Many of Wells’ predictions involved the future of society, too, and how humans would live in the coming decades. He even wrote about how the prevalence of motorized vehicles would lead to the growth of suburbs. Wells further anticipated that, in the future, people would communicate through a system not dissimilar to voicemail and email.
 
In his 1923 book, Men Like Gods, Wells wrote, “Except by previous arrangement, people do not talk together on the telephone… A message is sent to the station of the district in which the recipient is known to be, and there it waits until he chooses to tap his accumulated messages. And any that one wishes to repeat can be repeated. Then he talks back to the senders and dispatches any other messages he wishes.
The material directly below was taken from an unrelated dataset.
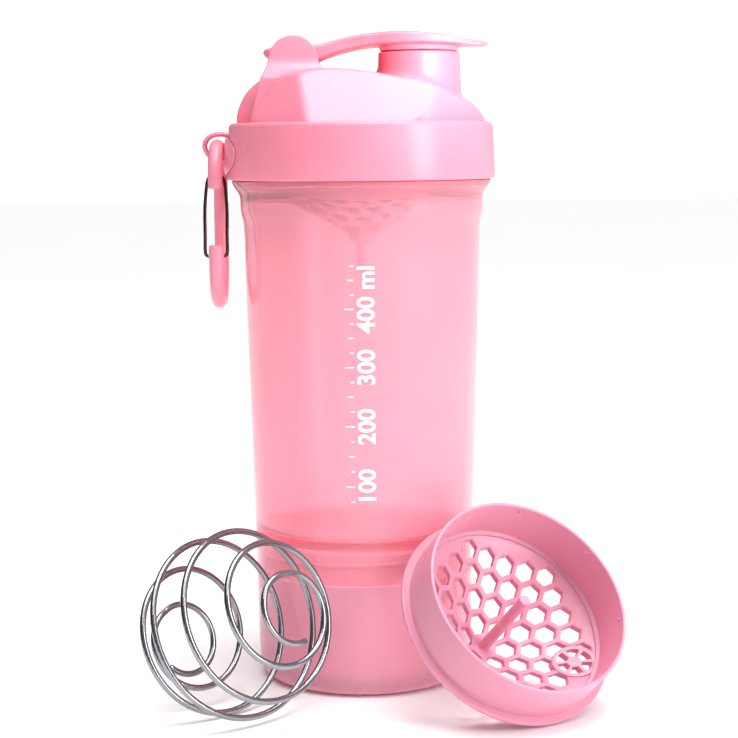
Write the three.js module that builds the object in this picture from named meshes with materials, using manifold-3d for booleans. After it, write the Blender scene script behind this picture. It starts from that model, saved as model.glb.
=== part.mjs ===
// A two-chamber protein shaker bottle with its lid, strainers, clip and wire whisk ball.
// Millimetres, +Z up. The origin is the centre of the underside, where the bottle stands.
import * as THREE from 'three';
import { mergeVertices } from 'three/addons/utils/BufferGeometryUtils.js';
import Module from 'manifold-3d';

const wasm = await Module();
wasm.setup();

// ---------------------------------------------------------------- driving dimensions
const SEGMENTS = 36;                // sides of the large round pieces
const SMALL_SEGMENTS = 20;          // sides of the small round pieces
const CONE_SEGMENTS = 16;           // sides of a strainer's cone
const GAP = 0.3;                    // clearance between touching pieces

const BASE_R = 39.0;                // compartment, at its foot
const SEAM_R = 39.8;                // compartment, at the seam
const SEAM_Z = 40.5;                // where tumbler skirt and compartment meet
const COMPARTMENT_FLOOR = 3.0;      // floor thickness
const COMPARTMENT_WALL = 2.2;
const COMPARTMENT_NECK_R = 36.9;    // neck that goes up inside the skirt
const COMPARTMENT_NECK_TOP = 51.6;
const TUMBLER_FLOOR_Z = 54.3;       // inside of the tumbler's floor
const TUMBLER_FLOOR = 2.0;
const SKIRT_INNER_R = 38.2;

const STEP_LOW_Z = 166.0;           // the wall's small step, lower end
const STEP_HIGH_Z = 170.0;          // and upper end
const BAND_R = 43.8;                // band above the step
const WALL_R = 42.6;                // wall just below the step
const COLLAR_R = 46.8;              // collar that the lid closes on
const COLLAR_TOP = 181.2;
const TUMBLER_WALL = 2.0;
const LEDGE_Z = 180.3;              // ledge that carries the strainer
const LEDGE_R = 38.6;
const NECK_R = 42.0;                // threaded neck, outside
const NECK_INNER_R = 40.1;
const NECK_TOP = 198.0;
const THREAD_HEIGHT = 0.9;
const THREAD_PITCH = 5.0;

const LID_R = 48.3;                 // skirt of the lid, at its open end
const LID_TOP_R = 47.3;             // and at its top
const LID_BOTTOM = 181.5;
const LID_INNER_R = 44.0;
const LID_SHOULDER_Z = 200.1;       // underside of the shoulder that presses the seal
const RING_TOP = 201.6;             // top of the lid's skirt
const DOME_R = 44.6;                // dome where it leaves the skirt
const LID_WALL = 2.0;
const FRONT_FACET_Y = 40.2;         // flat facet on the front and back of the dome, at its foot
const FRONT_FACET_LEAN = 0.8;       // how far it leans in for each millimetre up
const CORNER_FACET = 42.56;         // distance of the two corner facets from the axis
const CORNER_FACET_LEAN = 0.49;
const CORNER_FACET_TURN = 0.87;     // angle of their outward direction from -X

const PIVOT_X = -24.2;              // hinge of the flip cap
const PIVOT_Z = 224.7;
const PIN_R = 1.6;
const PIN_HALF = 11.4;
const PIN_HOLE_R = 1.9;
const KNUCKLE_R = 4.1;
const EAR_INNER_Y = 8.6;            // the two ears stand between these two
const EAR_OUTER_Y = 15.5;
const EAR_TOP_R = 8.6;              // round top of an ear
const EAR_X = -23.5;
const EAR_Z = 223.4;
const ARM_HALF_Y = 8.2;             // half width of the lever at the hinge
const LEVER_SPACE_R = 11.4;         // room for the lever's tail to swing

const SPOUT_X = 21.1;
const SPOUT_R = 14.6;
const SPOUT_FOOT_R = 15.4;
const SPOUT_INNER_R = 12.9;
const SPOUT_TOP = 226.4;
const CAP_R = 17.2;                 // round cap over the spout
const CAP_UNDER_Z = 228.4;          // underside of the round cap
const CAP_TIP_X = 45.7;

const STRAINER_Z = LEDGE_Z + 1.8;   // the fitted strainer's flange plane
const FLANGE_R = 39.8;
const FLANGE_THICK = 1.5;
const CUP_R = 37.0;                 // strainer wall, outside
const CUP_WALL = 1.2;
const CUP_HEIGHT = 17.2;
const CONE_DEPTH = 21.2;
const CONE_WALL = 1.6;
const STEM_R = 2.0;
const STEM_LOW = -34.1;
const POST_HIGH = 13.6;
const HEX_PITCH = 7.7;
const HEX_FLATS = 6.0;

const WIRE_R = 1.1;                 // whisk wire
const WHISK_R = 31.5;               // wire centre line
const WHISK_TURNS = 4.89;           // of the open coil
const WHISK_LEAD = 0.57;            // turns of the end loop before it
const WHISK_TAIL = 0.72;            // and after it
const WHISK_PHASE = 4.524;          // where the open coil starts round the axis
const WHISK_START = 0.379;          // polar angle of the first end loop
const WHISK_FINISH = 0.400;         // and of the last
const WHISK_X = -43.5;
const WHISK_Y = -59.5;
const WHISK_RISE = 0.356;           // the coil's axis above the table
const WHISK_BEARING = -0.777;       // and its bearing from +X

const CLIP_X = -51.8;               // carabiner
const CLIP_BOTTOM = 135.1;
const CLIP_TOP = 196.0;
const CLIP_BAR = 5.2;
const CLIP_DEPTH = 30.0;
const NOSE_Z = 178.5;               // lower end of the nose
const STUB_Z = 158.6;               // upper end of the gate's foot
const GATE_WIRE_R = 0.6;
const GATE_HALF = 3.9;              // strand centre line either side of the bar
const GATE_PIVOT_Z = 154.8;
const GATE_TOP_Z = 183.2;

const LOOP_BAR = 1.8;               // carry loop, thickness in its own plane
const LOOP_WIDTH = 4.6;             // and across it
const LOOP_LEFT_X = -56.3;          // centre of its outer bar
const LOOP_HIGH_Z = 197.8;          // centre of its upper bar
const LOOP_LOW_Z = 189.3;           // centre of its lower bar, where the clip hangs
const PAD_HALF_Y = 20.0;            // oval pad that the loop grows from
const PAD_HALF_Z = 7.0;
const PAD_Z = 190.0;
const PAD_THICK = 1.2;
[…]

The transmission is wireless.”
 
Not only did Wells appear to foresee the prevalence of email communication, but he also seemed to predict the World Wide Web. In fact, Wells anticipated a kind of prototype of Wikipedia, which he named the “world brain.” He imagined that such a “World Encyclopedia” would be a force for good, helping humanity to make use of information that would, in turn, lead to world peace.
 
Additionally, Wells had a liberal attitude to sex and was known to have extramarital relationships. And in Anticipations, he predicted that strict codes of morality would disappear, and both men and women would expect greater sexual freedoms. So it seems that Wells foresaw the sexual revolution, which got underway in the 1960s – around 15 years after the writer’s death.
 
But while many of Wells’ predictions have since become reality, one of his most hopeful forecasts for humanity is yet to take shape. That’s because Wells imagined a world state run by a utopian government that would make sure that every single person received an education, a job that satisfied them and the liberty to enjoy their personal lives.
 
In his 1919 book, The Outline of History, Wells aimed to relay the history of humanity for the first time. And in doing so, Wells hoped to highlight our common origin as humans and unite us as one species that eclipses national, cultural and racial differences. To achieve this, then, Wells outlined what he called the “United States of the World.”
 
So while some of Wells’ predictions for the future are dystopian, it seems that – while highlighting some of the worst-case scenarios – the writer also offered us a way of putting our differences aside for the greater good. He imagined a brighter future for the world. And hopefully, like so many more of Wells’ forecasts, that one will come true too.